GIVEN PROBLEM: Start at the line containing "Keep writing the", stop at the line containing "# ---- crank", and set down every line in that stretch exactly as written, and nothing else.

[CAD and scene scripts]
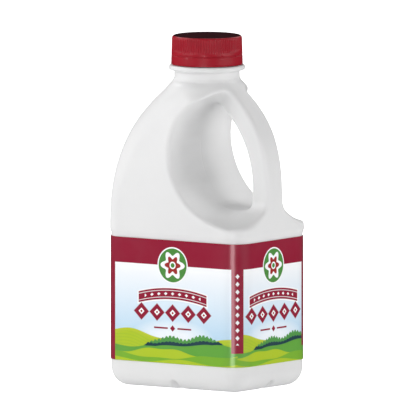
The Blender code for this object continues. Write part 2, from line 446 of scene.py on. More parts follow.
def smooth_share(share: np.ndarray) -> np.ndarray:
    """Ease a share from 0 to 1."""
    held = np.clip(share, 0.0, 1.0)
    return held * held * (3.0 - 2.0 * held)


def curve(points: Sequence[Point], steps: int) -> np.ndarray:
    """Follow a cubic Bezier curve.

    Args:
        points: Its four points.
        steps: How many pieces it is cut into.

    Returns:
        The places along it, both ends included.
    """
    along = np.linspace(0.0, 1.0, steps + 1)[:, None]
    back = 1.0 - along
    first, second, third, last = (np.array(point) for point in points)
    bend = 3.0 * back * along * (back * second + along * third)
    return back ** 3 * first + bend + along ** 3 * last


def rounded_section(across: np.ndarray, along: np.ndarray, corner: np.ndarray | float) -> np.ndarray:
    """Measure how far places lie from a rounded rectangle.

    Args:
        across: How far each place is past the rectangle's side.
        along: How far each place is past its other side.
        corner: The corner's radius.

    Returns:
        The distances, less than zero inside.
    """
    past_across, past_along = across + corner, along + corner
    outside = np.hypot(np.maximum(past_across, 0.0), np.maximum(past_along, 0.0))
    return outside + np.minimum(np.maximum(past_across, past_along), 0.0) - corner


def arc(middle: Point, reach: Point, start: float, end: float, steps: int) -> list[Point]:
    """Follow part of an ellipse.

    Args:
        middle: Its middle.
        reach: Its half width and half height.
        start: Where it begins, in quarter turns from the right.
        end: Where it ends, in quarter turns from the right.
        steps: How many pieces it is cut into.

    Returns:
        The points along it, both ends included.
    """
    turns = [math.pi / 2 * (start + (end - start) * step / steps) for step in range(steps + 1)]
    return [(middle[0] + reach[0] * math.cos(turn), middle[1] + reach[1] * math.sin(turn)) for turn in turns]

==

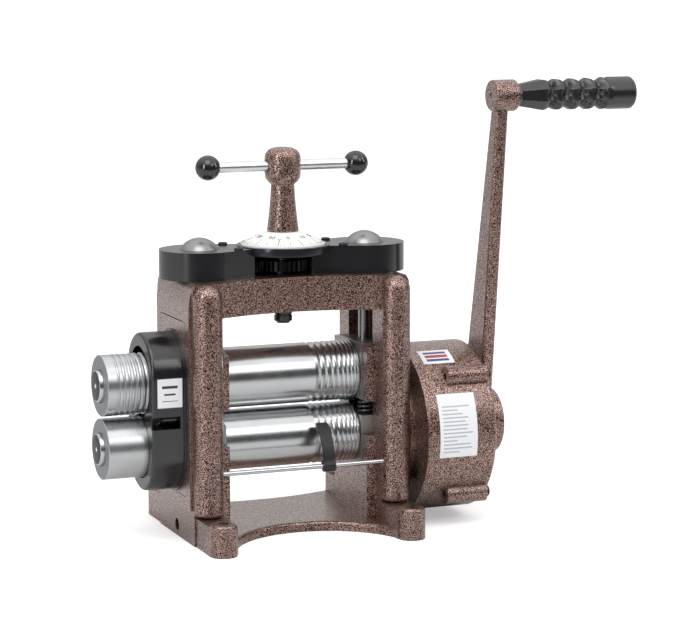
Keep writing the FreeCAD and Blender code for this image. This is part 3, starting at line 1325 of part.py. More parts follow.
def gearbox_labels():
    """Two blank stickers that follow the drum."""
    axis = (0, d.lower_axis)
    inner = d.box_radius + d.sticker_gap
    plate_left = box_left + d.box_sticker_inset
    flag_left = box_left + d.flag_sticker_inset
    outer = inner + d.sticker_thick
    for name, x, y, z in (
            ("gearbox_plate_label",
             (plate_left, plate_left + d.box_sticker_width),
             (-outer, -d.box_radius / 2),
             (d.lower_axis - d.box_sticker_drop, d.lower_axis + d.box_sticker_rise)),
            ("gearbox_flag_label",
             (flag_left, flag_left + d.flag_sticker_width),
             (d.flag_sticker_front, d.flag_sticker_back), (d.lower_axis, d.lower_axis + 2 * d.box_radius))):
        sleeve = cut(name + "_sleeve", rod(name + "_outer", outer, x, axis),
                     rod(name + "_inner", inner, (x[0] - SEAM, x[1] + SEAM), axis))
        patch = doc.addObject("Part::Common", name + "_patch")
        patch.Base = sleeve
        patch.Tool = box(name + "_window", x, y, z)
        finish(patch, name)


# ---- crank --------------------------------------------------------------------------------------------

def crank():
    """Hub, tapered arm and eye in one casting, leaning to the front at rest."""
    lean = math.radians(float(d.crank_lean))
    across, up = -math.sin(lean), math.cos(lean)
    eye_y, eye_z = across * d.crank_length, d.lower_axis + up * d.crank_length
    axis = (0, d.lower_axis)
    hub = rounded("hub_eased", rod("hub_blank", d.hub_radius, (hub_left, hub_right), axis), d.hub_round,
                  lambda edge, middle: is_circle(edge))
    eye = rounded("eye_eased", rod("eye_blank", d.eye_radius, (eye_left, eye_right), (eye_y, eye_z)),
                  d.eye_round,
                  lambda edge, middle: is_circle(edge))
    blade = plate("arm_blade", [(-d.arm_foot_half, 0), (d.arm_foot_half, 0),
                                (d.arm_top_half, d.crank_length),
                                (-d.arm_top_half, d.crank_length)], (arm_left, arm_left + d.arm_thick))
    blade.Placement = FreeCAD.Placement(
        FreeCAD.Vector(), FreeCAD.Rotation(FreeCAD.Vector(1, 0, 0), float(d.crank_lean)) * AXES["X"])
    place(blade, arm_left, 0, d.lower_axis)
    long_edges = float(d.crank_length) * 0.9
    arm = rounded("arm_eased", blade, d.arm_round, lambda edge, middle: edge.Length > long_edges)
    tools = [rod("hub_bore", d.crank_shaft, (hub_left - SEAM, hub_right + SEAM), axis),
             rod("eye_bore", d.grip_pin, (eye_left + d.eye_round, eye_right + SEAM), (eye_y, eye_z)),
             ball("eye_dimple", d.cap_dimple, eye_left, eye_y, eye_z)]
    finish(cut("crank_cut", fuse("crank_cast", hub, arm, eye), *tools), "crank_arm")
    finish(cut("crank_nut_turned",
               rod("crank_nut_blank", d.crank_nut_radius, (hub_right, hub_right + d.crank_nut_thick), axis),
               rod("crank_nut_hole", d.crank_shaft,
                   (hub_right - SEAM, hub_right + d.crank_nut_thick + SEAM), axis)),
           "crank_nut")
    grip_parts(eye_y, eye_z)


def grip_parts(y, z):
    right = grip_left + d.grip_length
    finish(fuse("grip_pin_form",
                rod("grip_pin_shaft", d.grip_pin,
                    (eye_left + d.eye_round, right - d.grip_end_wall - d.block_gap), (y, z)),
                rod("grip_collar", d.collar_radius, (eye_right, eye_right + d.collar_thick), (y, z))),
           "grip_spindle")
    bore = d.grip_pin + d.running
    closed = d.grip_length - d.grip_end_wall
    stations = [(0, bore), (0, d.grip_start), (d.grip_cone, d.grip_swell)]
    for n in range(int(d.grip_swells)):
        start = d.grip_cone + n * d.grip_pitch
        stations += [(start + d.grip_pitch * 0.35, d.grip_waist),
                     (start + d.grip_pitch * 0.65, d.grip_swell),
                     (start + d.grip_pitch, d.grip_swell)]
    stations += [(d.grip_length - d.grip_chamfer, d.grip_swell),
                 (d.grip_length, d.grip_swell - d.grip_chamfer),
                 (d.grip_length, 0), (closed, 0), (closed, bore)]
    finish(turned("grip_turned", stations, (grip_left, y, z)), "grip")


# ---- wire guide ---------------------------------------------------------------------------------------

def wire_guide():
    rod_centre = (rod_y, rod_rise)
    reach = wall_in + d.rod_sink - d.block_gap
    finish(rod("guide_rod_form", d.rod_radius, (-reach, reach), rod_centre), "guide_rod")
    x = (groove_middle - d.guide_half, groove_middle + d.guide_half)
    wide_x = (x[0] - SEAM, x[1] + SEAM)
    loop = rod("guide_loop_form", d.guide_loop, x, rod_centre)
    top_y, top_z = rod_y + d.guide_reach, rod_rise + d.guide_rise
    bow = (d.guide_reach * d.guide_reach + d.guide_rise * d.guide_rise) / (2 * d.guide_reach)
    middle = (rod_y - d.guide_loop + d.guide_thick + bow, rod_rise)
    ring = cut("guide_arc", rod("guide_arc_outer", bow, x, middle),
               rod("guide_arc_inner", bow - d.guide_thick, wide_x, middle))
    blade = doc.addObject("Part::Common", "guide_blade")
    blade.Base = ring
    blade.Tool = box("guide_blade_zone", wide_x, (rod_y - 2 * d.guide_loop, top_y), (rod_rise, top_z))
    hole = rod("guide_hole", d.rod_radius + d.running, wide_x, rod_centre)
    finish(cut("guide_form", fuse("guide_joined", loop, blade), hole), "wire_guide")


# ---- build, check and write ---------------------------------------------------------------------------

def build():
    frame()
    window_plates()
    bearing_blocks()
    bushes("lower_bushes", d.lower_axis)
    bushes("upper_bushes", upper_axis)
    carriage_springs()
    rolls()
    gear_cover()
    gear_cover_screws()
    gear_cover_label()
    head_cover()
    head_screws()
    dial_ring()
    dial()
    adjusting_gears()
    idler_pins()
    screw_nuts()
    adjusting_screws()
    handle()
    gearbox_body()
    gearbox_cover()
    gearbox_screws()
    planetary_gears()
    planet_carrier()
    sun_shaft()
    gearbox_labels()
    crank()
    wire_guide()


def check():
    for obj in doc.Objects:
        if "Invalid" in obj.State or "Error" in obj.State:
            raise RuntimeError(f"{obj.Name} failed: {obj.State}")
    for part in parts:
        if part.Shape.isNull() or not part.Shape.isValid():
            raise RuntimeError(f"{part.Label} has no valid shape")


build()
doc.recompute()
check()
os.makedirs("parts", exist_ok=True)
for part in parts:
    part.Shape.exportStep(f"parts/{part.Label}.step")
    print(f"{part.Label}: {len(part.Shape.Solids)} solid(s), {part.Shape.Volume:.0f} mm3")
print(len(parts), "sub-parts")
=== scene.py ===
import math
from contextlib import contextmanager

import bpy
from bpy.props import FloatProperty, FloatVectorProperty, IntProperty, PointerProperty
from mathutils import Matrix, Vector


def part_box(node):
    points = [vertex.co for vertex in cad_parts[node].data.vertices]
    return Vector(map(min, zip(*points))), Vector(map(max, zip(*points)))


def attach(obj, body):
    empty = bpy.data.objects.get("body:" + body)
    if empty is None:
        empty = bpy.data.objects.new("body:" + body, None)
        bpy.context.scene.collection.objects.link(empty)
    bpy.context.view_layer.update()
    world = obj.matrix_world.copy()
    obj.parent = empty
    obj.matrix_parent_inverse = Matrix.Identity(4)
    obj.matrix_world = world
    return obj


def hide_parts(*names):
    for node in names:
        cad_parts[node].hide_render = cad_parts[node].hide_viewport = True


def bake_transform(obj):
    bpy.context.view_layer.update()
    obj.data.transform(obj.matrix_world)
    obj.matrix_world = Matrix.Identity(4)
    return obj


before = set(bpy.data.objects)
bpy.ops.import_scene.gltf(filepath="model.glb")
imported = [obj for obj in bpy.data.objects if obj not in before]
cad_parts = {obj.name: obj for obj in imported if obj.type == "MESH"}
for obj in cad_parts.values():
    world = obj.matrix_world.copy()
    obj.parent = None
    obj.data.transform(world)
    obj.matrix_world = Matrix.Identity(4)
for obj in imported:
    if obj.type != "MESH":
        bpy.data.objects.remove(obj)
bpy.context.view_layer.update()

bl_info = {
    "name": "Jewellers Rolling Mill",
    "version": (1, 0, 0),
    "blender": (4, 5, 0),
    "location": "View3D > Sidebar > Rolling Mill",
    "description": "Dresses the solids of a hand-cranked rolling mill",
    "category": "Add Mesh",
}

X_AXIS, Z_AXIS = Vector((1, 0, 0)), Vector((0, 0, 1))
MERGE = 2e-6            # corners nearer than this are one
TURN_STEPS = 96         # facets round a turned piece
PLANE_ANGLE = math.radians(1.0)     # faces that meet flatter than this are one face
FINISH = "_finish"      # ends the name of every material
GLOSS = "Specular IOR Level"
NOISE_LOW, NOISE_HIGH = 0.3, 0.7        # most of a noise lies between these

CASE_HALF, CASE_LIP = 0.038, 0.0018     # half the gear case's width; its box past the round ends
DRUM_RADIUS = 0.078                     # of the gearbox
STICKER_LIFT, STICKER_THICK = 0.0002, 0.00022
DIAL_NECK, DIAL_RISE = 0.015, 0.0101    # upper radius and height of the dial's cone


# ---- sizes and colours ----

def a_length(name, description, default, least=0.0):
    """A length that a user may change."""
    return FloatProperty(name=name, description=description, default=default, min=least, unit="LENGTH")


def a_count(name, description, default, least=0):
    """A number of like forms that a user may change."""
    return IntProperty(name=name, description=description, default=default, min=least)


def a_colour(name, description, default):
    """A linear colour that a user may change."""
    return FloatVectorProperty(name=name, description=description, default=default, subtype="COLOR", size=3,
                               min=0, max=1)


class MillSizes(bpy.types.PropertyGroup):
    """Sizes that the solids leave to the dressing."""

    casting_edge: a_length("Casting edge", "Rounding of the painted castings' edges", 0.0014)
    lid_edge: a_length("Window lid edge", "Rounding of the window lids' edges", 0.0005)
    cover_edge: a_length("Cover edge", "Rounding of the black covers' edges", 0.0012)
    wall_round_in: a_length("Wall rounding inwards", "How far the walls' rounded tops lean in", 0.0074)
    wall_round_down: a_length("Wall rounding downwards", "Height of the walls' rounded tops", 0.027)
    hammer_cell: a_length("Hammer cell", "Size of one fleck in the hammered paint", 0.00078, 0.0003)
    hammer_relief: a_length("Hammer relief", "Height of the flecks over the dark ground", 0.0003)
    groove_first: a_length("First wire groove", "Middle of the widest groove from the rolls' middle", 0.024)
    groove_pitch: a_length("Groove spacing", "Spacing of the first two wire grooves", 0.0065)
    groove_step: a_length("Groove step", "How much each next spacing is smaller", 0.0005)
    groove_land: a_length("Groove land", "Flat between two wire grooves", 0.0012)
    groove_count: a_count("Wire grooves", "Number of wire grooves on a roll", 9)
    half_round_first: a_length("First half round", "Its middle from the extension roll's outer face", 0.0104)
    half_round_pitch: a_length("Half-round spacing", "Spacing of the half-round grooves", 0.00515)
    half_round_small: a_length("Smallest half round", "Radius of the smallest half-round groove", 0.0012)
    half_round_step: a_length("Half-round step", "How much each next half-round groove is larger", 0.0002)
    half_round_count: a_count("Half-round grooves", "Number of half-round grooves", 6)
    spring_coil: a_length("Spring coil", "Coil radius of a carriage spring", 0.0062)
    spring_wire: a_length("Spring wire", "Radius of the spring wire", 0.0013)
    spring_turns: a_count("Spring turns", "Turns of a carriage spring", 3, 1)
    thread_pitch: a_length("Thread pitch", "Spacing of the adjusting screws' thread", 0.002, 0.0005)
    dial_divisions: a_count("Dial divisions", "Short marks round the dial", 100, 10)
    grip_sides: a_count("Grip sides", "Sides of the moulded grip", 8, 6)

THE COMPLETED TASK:
Keep writing the FreeCAD and Blender code for this image. This is part 3, starting at line 1325 of part.py. More parts follow.
def gearbox_labels():
    """Two blank stickers that follow the drum."""
    axis = (0, d.lower_axis)
    inner = d.box_radius + d.sticker_gap
    plate_left = box_left + d.box_sticker_inset
    flag_left = box_left + d.flag_sticker_inset
    outer = inner + d.sticker_thick
    for name, x, y, z in (
            ("gearbox_plate_label",
             (plate_left, plate_left + d.box_sticker_width),
             (-outer, -d.box_radius / 2),
             (d.lower_axis - d.box_sticker_drop, d.lower_axis + d.box_sticker_rise)),
            ("gearbox_flag_label",
             (flag_left, flag_left + d.flag_sticker_width),
             (d.flag_sticker_front, d.flag_sticker_back), (d.lower_axis, d.lower_axis + 2 * d.box_radius))):
        sleeve = cut(name + "_sleeve", rod(name + "_outer", outer, x, axis),
                     rod(name + "_inner", inner, (x[0] - SEAM, x[1] + SEAM), axis))
        patch = doc.addObject("Part::Common", name + "_patch")
        patch.Base = sleeve
        patch.Tool = box(name + "_window", x, y, z)
        finish(patch, name)


# ---- crank --------------------------------------------------------------------------------------------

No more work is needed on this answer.